89 The heads of all the departments in a certain university have to make a decision. The majority of the heads are hardworking, consistent and loyal, and will make a serious attempt to determine the consensus opinion of their colleagues: once the decision is reached they will carry out the necessary action. It is known, however, that not all of the heads can be trusted. Some will behave in sporadically irrational ways, having cracked under the strain, but others harbour grudges against the university at large and may act with great finesse in ways calculated to disrupt it. Nobody knows which department heads are sound or where suspicion is justified. In this atmosphere of paranoia no central meeting can be arranged. Instead the department heads send individual messages to one another across the newly commissioned university-wide computer network. The computing service is above suspicion, and guarantees that messages sent will be delivered intact, and that the recipient will be able to tell who sent the message. Unfortunately a message can only be sent to one person at once, and can only be forwarded by editing its text into the body of a new message. The computing service charges a flat rate for transmission regardless of message length: university economy guidelines require that any use of the network should be justified.

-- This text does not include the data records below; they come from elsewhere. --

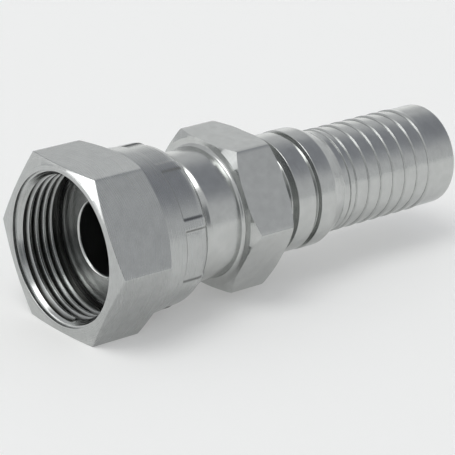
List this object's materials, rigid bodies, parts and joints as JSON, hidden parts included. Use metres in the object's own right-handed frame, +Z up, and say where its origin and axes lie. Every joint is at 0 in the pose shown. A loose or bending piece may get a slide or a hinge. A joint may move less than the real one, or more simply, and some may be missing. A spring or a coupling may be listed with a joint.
{
  "type": "hydraulic swivel crimp fitting",
  "caption": "Steel hose end for crimping: serrated hose tail, spanner hexagon and a captive swivel nut with an internal thread round a flat sealing face.",
  "frame": {"origin": "centre of the sealing face, on the fitting's axis", "axes": "+X along the axis towards the hose tail, +Z up, both hexagons with a flat facing -Z and corners along Y"},
  "size_m": [0.1152, 0.0474, 0.041],
  "materials": {
    "insert_steel": "zinc plated over fine turning marks, bright",
    "nut_steel": "zinc plated, bright where turned and satin on the drawn flats"
  },
  "bodies": {
    "insert": {"hose_insert": "insert_steel"},
    "nut": {"swivel_nut": "nut_steel"}
  },
  "joints": [
    {"name": "nut_spin", "type": "hinge", "parent": "insert", "child": "nut", "pos_m": [0, 0, 0], "axis": [1, 0, 0], "continuous": true}
  ]
}
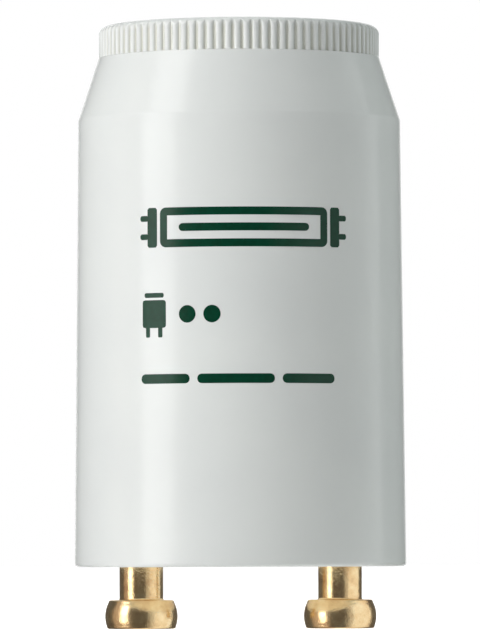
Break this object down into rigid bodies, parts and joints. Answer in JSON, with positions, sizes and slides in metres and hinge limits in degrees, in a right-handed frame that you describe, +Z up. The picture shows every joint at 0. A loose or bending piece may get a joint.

Design protocols intended to allow the reliable department heads to come to a decision despite the worst endeavours of their incompetent or malicious colleagues. Defend your design by identifying strategies that might be adopted by the unscrupulous to prevent the reliable department heads from reaching the correct consensus, and discuss what happens as the proportion of mavericks in the university grows.

It may be useful to start by considering four departments with at most one traitor.

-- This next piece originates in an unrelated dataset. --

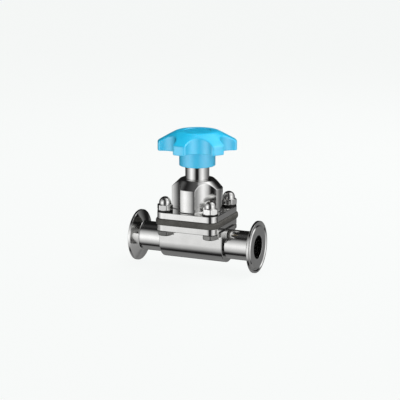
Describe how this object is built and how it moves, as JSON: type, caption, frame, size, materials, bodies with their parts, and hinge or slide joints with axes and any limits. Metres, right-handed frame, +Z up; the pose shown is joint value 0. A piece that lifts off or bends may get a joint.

[reference: Lamport et al., 1982]

91 A client-server style of interaction is to be supported in a distributed system. Discuss the design options for arranging for the operations provided by a server to be invoked by clients. [Hint: you should consider the extent to which distribution transparency can be achieved.]

92 A naming service is to be designed for a large-scale distributed system. Principals such as human users, services and server machines are to be named. The name space should be extensible and amenable to restructuring.

(a) What are the advantages and disadvantages of using pure and impure names?

(b) State and discuss the assumptions you would make about the nature of naming data in such a system.

 

COMPUTER SYSTEMS MODELLING

91 (a) It is often said that response times are harder to predict than utilisation. Why is this so? Is it important?

(b) Describe and contrast bottleneck analysis and balanced system bounds. When are balanced system bounds more useful?

92 You have 1 Gbyte of keyed records to sort into order using a computer which has 2 Gbyte of available disk and 50 Mbyte of available internal memory. How would you do it and how would the cost depend on the amount of data?

What difference would it make if there were only 5 Mbyte of internal memory?

What difference would it make if the operating system let you have only five files open at a time?

91

(a) What actions take place at a disk when a block is read or written?

What parameters are needed to specify the performance of a disk?

(b) Consider a Markov chain model for a disk which has a multiple stage server, with one exponential stage for each component of disk access. Assuming a fixed arrival rate with exponentially distributed inter-arrival times, sketch the state diagram of the system.

  1. How realistic is the model? How would you improve it?